_Data provided:_
****************************************

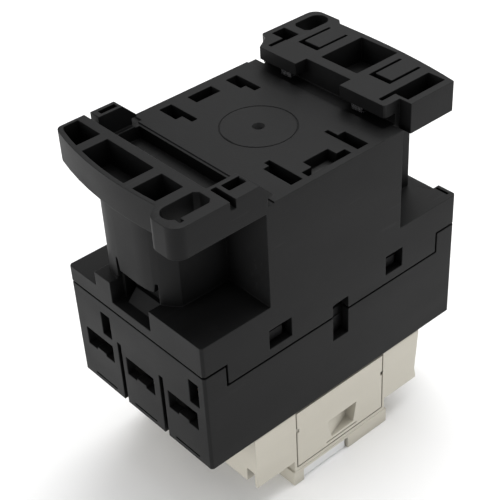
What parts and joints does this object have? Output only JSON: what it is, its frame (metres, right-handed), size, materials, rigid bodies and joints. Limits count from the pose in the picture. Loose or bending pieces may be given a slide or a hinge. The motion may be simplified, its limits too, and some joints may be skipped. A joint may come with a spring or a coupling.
{
  "type": "din rail contactor",
  "caption": "Compact power contactor seen from its rail side: black two-part housing with screw ears and rail catches, light front cover with hinged side doors, working magnet and contacts.",
  "frame": {"origin": "centre of the rail seat on the back of the housing", "axes": "+X across the three poles, +Y from the line end to the load end, +Z out of the back towards the rail"},
  "size_m": [0.045, 0.0785, 0.0856],
  "materials": {
    "black_plastic": "moulded black thermoplastic, fine satin grain",
    "cream_plastic": "moulded warm light grey thermoplastic",
    "dark_plastic": "moulded dark grey thermoset",
    "clear_plastic": "clear moulded plastic",
    "label": "plain white insert",
    "nylon": "moulded nylon",
    "elastomer": "soft black pad",
    "tape": "amber wrapped winding",
    "lamination": "stacked electrical steel",
    "zinc": "zinc plated steel",
    "brass": "stamped brass",
    "copper": "stamped copper with silver tips",
    "spring_steel": "bright spring steel"
  },
  "bodies": {
    "housing": {"base_housing": "black_plastic", "contact_housing": "black_plastic", "front_cover": "cream_plastic", "label_holder": "clear_plastic", "label_plate": "label", "core_cushion": "elastomer", "fixed_core": "lamination", "shading_ring_left": "copper", "shading_ring_right": "copper", "coil_bobbin": "nylon", "coil_winding": "tape", "coil_lead_line": "brass", "coil_lead_load": "brass", "return_spring_line": "spring_steel", "return_spring_load": "spring_steel", "line_terminal_1": "copper", "line_terminal_2": "copper", "line_terminal_3": "copper", "load_terminal_1": "copper", "load_terminal_2": "copper", "load_terminal_3": "copper", "aux_open_line": "brass", "aux_open_load": "brass", "aux_closed_line": "brass", "aux_closed_load": "brass"},
    "carrier": {"contact_carrier": "dark_plastic", "armature": "lamination", "armature_pin": "zinc", "contact_spring_1": "spring_steel", "contact_spring_2": "spring_steel", "contact_spring_3": "spring_steel", "aux_spring_open": "spring_steel", "aux_spring_closed": "spring_steel"},
    "bridge_1": {"main_bridge_1": "copper"},
    "bridge_2": {"main_bridge_2": "copper"},
    "bridge_3": {"main_bridge_3": "copper"},
    "aux_bridge_open": {"aux_bridge_open": "brass"},
    "aux_bridge_closed": {"aux_bridge_closed": "brass"},
    "door_left": {"side_door_left": "cream_plastic"},
    "rail_spring_left": {"rail_spring_left": "spring_steel"},
    "door_right": {"side_door_right": "cream_plastic"},
    "rail_spring_right": {"rail_spring_right": "spring_steel"},
    "line_screw_1": {"line_screw_1": "zinc"},
    "line_screw_2": {"line_screw_2": "zinc"},
    "line_screw_3": {"line_screw_3": "zinc"},
    "load_screw_1": {"load_screw_1": "zinc"},
    "load_screw_2": {"load_screw_2": "zinc"},
    "load_screw_3": {"load_screw_3": "zinc"},
    "control_line_screw_1": {"control_line_screw_1": "zinc"},
    "control_line_screw_2": {"control_line_screw_2": "zinc"},
    "control_line_screw_3": {"control_line_screw_3": "zinc"},
    "control_load_screw_1": {"control_load_screw_1": "zinc"},
    "control_load_screw_2": {"control_load_screw_2": "zinc"},
    "control_load_screw_3": {"control_load_screw_3": "zinc"}
  },
  "joints": [
    {"name": "carrier_slide", "type": "slide", "parent": "housing", "child": "carrier", "axis": [0, 0, 1], "range_m": [0, 0.004], "stiffness_N_per_m": 1000, "springref_m": -0.005, "deforming": ["return_spring_line", "return_spring_load"]},
    {"name": "bridge_1_float", "type": "slide", "parent": "carrier", "child": "bridge_1", "axis": [0, 0, -1], "range_m": [0, 0.0012], "stiffness_N_per_m": 1000, "springref_m": -0.002, "deforming": ["contact_spring_1"]},
    {"name": "bridge_2_float", "type": "slide", "parent": "carrier", "child": "bridge_2", "axis": [0, 0, -1], "range_m": [0, 0.0012], "stiffness_N_per_m": 1000, "springref_m": -0.002, "deforming": ["contact_spring_2"]},
    {"name": "bridge_3_float", "type": "slide", "parent": "carrier", "child": "bridge_3", "axis": [0, 0, -1], "range_m": [0, 0.0012], "stiffness_N_per_m": 1000, "springref_m": -0.002, "deforming": ["contact_spring_3"]},
    {"name": "aux_open_float", "type": "slide", "parent": "carrier", "child": "aux_bridge_open", "axis": [0, 0, -1], "range_m": [0, 0.001], "stiffness_N_per_m": 300, "springref_m": -0.001, "deforming": ["aux_spring_open"]},
    {"name": "aux_closed_float", "type": "slide", "parent": "carrier", "child": "aux_bridge_closed", "axis": [0, 0, 1], "range_m": [0, 0.001], "stiffness_N_per_m": 300, "springref_m": -0.001, "deforming": ["aux_spring_closed"]},
    {"name": "door_left_hinge", "type": "hinge", "parent": "housing", "child": "door_left", "pos_m": [-0.021, 0.0009, -0.0641], "axis": [0, 1, 0], "range_deg": [0, 75]},
    {"name": "rail_spring_left_slide", "type": "slide", "parent": "housing", "child": "rail_spring_left", "axis": [0, 1, 0], "range_m": [0, 0.0024], "stiffness_N_per_m": 1500, "springref_m": -0.001},
    {"name": "door_right_hinge", "type": "hinge", "parent": "housing", "child": "door_right", "pos_m": [0.021, 0.0009, -0.0641], "axis": [0, -1, 0], "range_deg": [0, 75]},
    {"name": "rail_spring_right_slide", "type": "slide", "parent": "housing", "child": "rail_spring_right", "axis": [0, 1, 0], "range_m": [0, 0.0024], "stiffness_N_per_m": 1500, "springref_m": -0.001},
    {"name": "line_screw_1_turn", "type": "hinge", "parent": "housing", "child": "line_screw_1", "pos_m": [-0.0144, -0.0304, -0.048], "axis": [0, 0, 1], "continuous": true},
    {"name": "line_screw_2_turn", "type": "hinge", "parent": "housing", "child": "line_screw_2", "pos_m": [0, -0.0304, -0.048], "axis": [0, 0, 1], "continuous": true},
    {"name": "line_screw_3_turn", "type": "hinge", "parent": "housing", "child": "line_screw_3", "pos_m": [0.0144, -0.0304, -0.048], "axis": [0, 0, 1], "continuous": true},
    {"name": "load_screw_1_turn", "type": "hinge", "parent": "housing", "child": "load_screw_1", "pos_m": [-0.0144, 0.0304, -0.048], "axis": [0, 0, 1], "continuous": true},
    {"name": "load_screw_2_turn", "type": "hinge", "parent": "housing", "child": "load_screw_2", "pos_m": [0, 0.0304, -0.048], "axis": [0, 0, 1], "continuous": true},
    {"name": "load_screw_3_turn", "type": "hinge", "parent": "housing", "child": "load_screw_3", "pos_m": [0.0144, 0.0304, -0.048], "axis": [0, 0, 1], "continuous": true},
    {"name": "control_line_screw_1_turn", "type": "hinge", "parent": "housing", "child": "control_line_screw_1", "pos_m": [-0.0144, -0.0189, -0.069], "axis": [0, 0, 1], "continuous": true},
    {"name": "control_line_screw_2_turn", "type": "hinge", "parent": "housing", "child": "control_line_screw_2", "pos_m": [0, -0.0189, -0.069], "axis": [0, 0, 1], "continuous": true},
    {"name": "control_line_screw_3_turn", "type": "hinge", "parent": "housing", "child": "control_line_screw_3", "pos_m": [0.0144, -0.0189, -0.069], "axis": [0, 0, 1], "continuous": true},
    {"name": "control_load_screw_1_turn", "type": "hinge", "parent": "housing", "child": "control_load_screw_1", "pos_m": [-0.0144, 0.0207, -0.069], "axis": [0, 0, 1], "continuous": true},
    {"name": "control_load_screw_2_turn", "type": "hinge", "parent": "housing", "child": "control_load_screw_2", "pos_m": [0, 0.0207, -0.069], "axis": [0, 0, 1], "continuous": true},
    {"name": "control_load_screw_3_turn", "type": "hinge", "parent": "housing", "child": "control_load_screw_3", "pos_m": [0.0144, 0.0207, -0.069], "axis": [0, 0, 1], "continuous": true}
  ]
}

****************************************

_Aim of the exercise:_
Look for the word "materials" in every line of the listing and copy the lines that have it.

_Task output:_
What parts and joints does this object have? Output only JSON: what it is, its frame (metres, right-handed), size, materials, rigid bodies and joints. Limits count from the pose in the picture. Loose or bending pieces may be given a slide or a hinge. The motion may be simplified, its limits too, and some joints may be skipped. A joint may come with a spring or a coupling.
  "materials": {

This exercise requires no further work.